In November 2022, as tensions with Azerbaijan escalated again, Yerevan was denied its request for military assistance by the Moscow-led Collective Security Treaty Organization (CSTO), drawing criticism from Pashinyan.
In a sign of the Armenian prime minister’s growing frustration with the Kremlin on the issue of Karabakh, Armenia and the United States earlier this month carried out joint military drills, which drew the ire of the Russian authorities.
Armenia’s pro-Russian opposition laid the blame for the loss of Karabakh on the prime minister, accusing him of betraying the region’s ethnic Armenians “in favor of the interests of the West.” Mika Badalyan, a political activist who regularly appears on Russian television, called on Armenians to take to the streets and overthrow Pashinyan’s government.
Russian Foreign Ministry spokesperson Maria Zakharova said Russian peacekeepers would help Karabakh Armenians in every way possible, while the U.S. and the EU, she argued, “treat Yerevan with destructive fanaticism, pushing Armenia to withdraw from the CSTO.”
“The fact that Pashinyan began to move away from such an ‘ally’ as Russia does not mean that we will begin to cooperate with the West. They don’t expect us there either, to put it mildly. And this is understandable to many,” said Ani Sargsyan, an entrepreneur who raises humanitarian aid for refugees.

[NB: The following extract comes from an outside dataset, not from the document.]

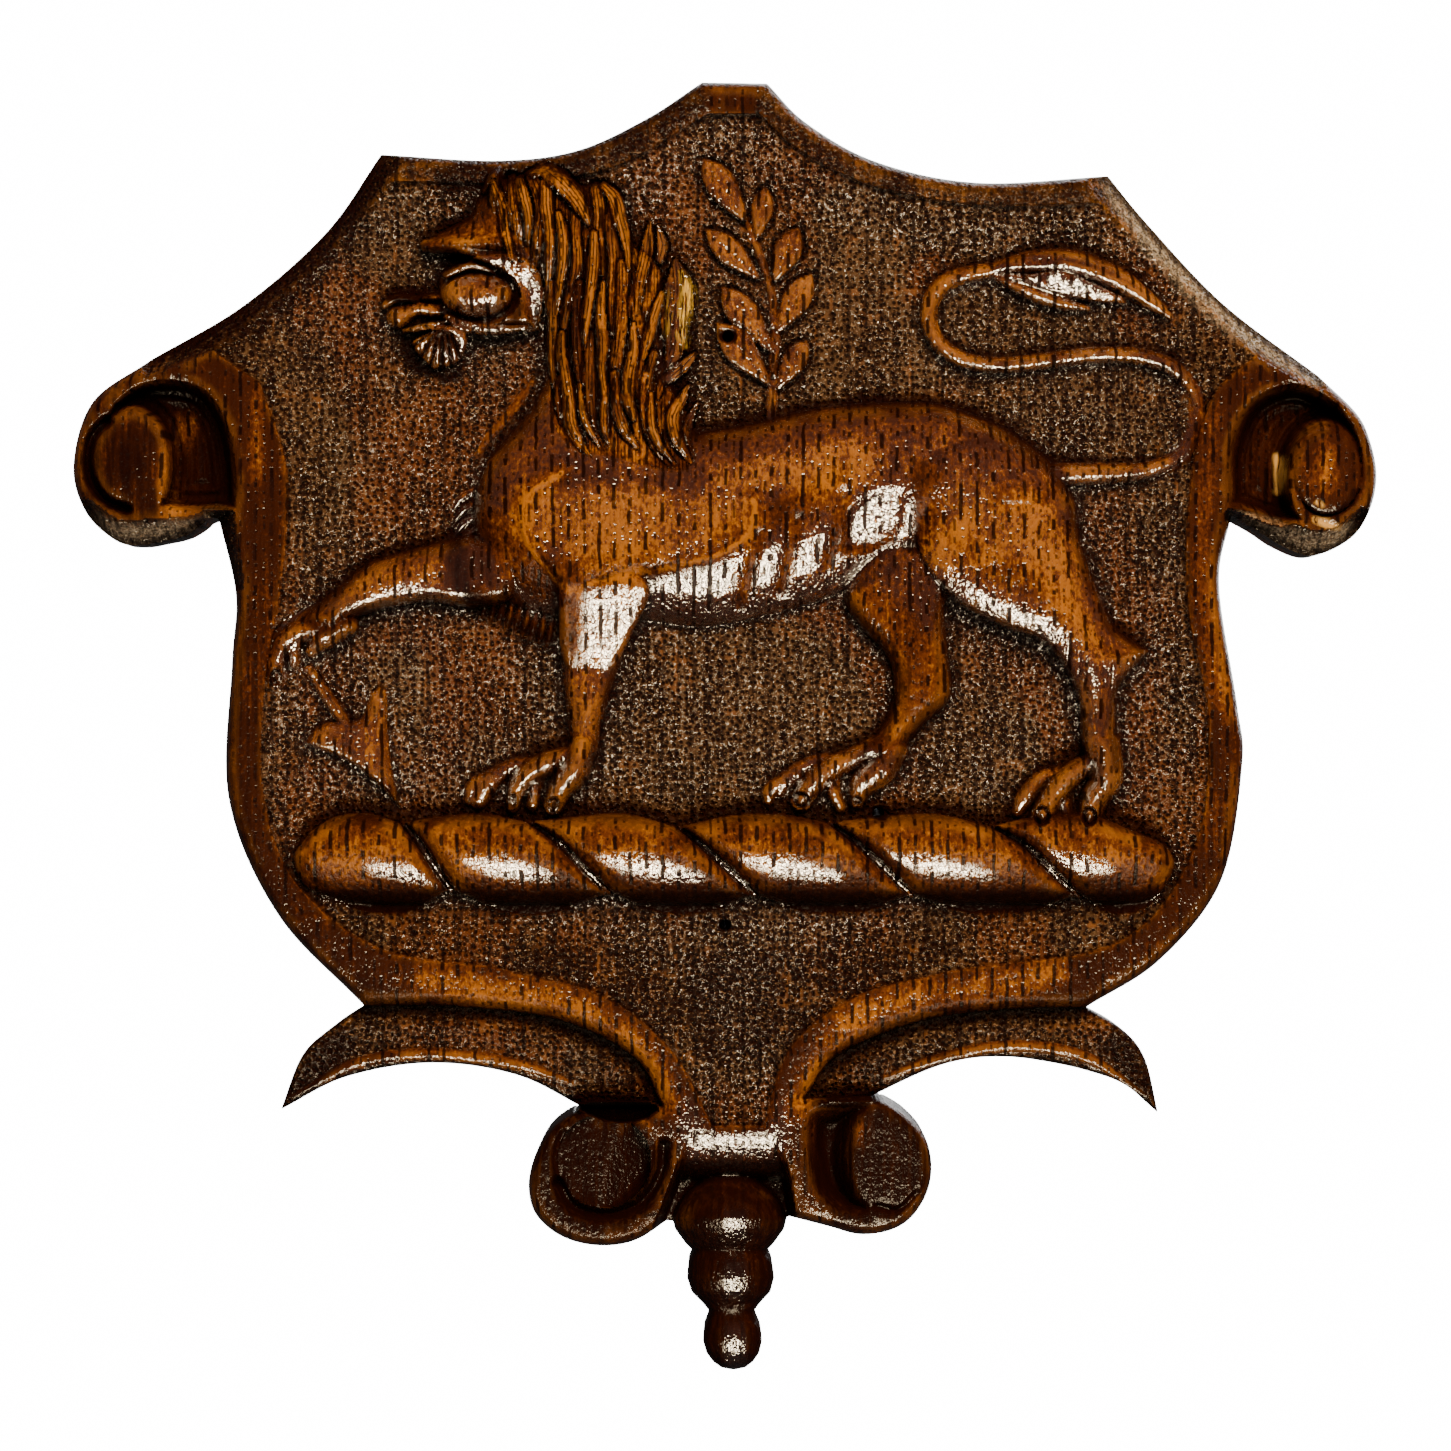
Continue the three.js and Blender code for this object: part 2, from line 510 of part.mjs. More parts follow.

“But the fact is that it will no longer be possible to follow the same path with Russia and continue friendly relations. Relations have deteriorated not only because of Pashinyan. And here we must admit that it seems that we are moving away from Russia,” she added.
Arevik, a 24-year-old volunteer collecting humanitarian aid, said she was certain that the refugees would never return to Karabakh.
“No one will live there. And the Russian troops will leave,” she said. “But I am afraid that [Azerbaijani President Ilham] Aliyev will not stop there. He once said that the whole of Armenia is just Western Azerbaijan.”
“We shouldn’t expect someone to protect us. It was immediately clear that Russian troops would s*** themselves in Karabakh. And international organizations just don’t care about us,” she added.
“Unfortunately, we are not Ukraine. It is unprofitable to protect us.”